Essays that fail to make use of the assigned documents in the syllabus will not get a very high grade as this is what I most look for: your ability to make use of the class readings that present the historical record, to quote it, paraphrase it, and analyze it.

 

You are required to use the citation guide posted on this course’s Canvas page. Essays that fail to document their sources will receive zero credit. Partial or poor documentation will also lose you points.

 

Things to Avoid:

 

Many students make the mistake of thinking that if they mention a document in passing in their essay they have taken care of discussing and analyzing it. For example:

 

“In Roosevelt’s inaugural address, he assured the American people that the Depression was not their fault and now must fight to bring about changes. He outlined the ideas he had, to present a ‘line of attack.’”

 

This is what I call mentioning a document. This shows some knowledge of its content, but the writer does not go on to tell us in what specific ways Franklin Roosevelt’s Inaugural address reassured Americans. Nor does the writer go on to inform us what ideas FDR actually outlined for his “line of attack.” Hence, I would give a much lower grade for this minimal demonstration of knowledge than if a student could quote examples from the document itself to illustrate their points.

 

A particular challenge in writing this sort of essay is resisting the temptation to simply copy out sections of the text, paraphrasing as you go, documenting the source, etc.

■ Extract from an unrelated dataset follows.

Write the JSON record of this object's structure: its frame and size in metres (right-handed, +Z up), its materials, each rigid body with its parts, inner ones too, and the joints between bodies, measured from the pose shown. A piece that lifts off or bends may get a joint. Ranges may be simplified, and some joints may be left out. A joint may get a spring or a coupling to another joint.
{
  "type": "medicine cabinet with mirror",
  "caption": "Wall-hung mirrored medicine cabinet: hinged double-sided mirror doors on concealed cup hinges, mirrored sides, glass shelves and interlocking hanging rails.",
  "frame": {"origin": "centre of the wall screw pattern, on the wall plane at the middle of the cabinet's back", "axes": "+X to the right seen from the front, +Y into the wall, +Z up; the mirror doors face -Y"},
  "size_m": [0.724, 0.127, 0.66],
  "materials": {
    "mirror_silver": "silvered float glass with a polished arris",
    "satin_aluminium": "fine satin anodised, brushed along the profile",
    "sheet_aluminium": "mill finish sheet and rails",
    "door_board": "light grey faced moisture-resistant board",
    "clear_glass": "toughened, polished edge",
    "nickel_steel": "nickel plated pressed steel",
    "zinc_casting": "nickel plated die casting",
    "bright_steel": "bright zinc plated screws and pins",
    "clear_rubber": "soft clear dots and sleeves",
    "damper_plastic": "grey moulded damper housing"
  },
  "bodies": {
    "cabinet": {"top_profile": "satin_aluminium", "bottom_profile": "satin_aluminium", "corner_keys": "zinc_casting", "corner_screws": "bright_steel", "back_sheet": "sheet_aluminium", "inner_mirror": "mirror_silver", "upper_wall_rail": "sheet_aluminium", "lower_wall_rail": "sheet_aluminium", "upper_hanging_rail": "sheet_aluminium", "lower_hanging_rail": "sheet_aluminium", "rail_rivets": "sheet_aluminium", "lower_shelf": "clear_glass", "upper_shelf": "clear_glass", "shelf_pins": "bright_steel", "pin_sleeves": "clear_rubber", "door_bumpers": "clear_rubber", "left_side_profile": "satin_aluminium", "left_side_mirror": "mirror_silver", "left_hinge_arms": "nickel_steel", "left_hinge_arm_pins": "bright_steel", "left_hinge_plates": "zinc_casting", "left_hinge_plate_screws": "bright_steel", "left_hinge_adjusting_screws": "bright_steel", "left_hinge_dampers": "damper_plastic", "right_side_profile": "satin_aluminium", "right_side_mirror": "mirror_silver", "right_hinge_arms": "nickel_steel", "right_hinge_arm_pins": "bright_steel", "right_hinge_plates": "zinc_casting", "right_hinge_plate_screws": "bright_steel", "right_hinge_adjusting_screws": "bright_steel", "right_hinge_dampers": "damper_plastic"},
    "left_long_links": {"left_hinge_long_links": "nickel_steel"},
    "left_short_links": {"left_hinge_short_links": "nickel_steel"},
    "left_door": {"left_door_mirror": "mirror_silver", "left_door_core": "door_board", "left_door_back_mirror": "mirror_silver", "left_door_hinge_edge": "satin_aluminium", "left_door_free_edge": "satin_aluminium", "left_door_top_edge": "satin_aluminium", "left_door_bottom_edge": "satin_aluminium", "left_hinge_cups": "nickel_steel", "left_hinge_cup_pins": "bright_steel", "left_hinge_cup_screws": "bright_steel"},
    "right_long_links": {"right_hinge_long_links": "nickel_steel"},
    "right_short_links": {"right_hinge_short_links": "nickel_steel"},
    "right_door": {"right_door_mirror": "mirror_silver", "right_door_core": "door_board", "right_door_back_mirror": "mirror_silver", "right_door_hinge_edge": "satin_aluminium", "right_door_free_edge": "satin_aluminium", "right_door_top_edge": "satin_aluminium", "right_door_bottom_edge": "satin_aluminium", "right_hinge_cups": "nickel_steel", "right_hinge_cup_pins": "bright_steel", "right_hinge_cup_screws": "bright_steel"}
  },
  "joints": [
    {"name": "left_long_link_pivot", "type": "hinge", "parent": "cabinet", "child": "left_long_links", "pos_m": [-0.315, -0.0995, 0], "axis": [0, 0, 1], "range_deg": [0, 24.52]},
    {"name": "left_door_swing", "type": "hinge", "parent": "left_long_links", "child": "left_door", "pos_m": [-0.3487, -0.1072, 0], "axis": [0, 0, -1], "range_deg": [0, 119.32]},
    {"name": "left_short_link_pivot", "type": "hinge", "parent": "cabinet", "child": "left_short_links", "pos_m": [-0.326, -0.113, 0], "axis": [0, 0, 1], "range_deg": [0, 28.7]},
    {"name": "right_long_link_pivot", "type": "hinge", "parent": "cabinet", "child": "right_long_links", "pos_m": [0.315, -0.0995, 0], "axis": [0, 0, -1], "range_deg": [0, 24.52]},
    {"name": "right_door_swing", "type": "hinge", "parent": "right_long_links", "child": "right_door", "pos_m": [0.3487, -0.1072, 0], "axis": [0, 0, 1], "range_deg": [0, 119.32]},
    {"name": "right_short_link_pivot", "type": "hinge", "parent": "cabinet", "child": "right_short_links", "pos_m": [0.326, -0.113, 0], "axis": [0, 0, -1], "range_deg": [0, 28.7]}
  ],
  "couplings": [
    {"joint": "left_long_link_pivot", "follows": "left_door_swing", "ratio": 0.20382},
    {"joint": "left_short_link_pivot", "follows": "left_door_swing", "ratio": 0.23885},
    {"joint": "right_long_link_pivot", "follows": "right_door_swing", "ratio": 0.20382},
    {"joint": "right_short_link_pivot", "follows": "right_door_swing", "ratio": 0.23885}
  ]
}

This is not going to get you much credit as you are basically having the author of the text write the essay for you. If I see long sections with sequential pages cited and consultation of the text indicates you are copying out whole sections, it will result in a substantial lowering of your grade. You must also resist the temptation to string a series of direct quotations together, drawn from different sources, even thought well-documented. Such a cut-and-paste method shows me you can cut and paste, but not that you really know the material well enough to analyze and discuss it in your own words, and will also not get you a very good grade.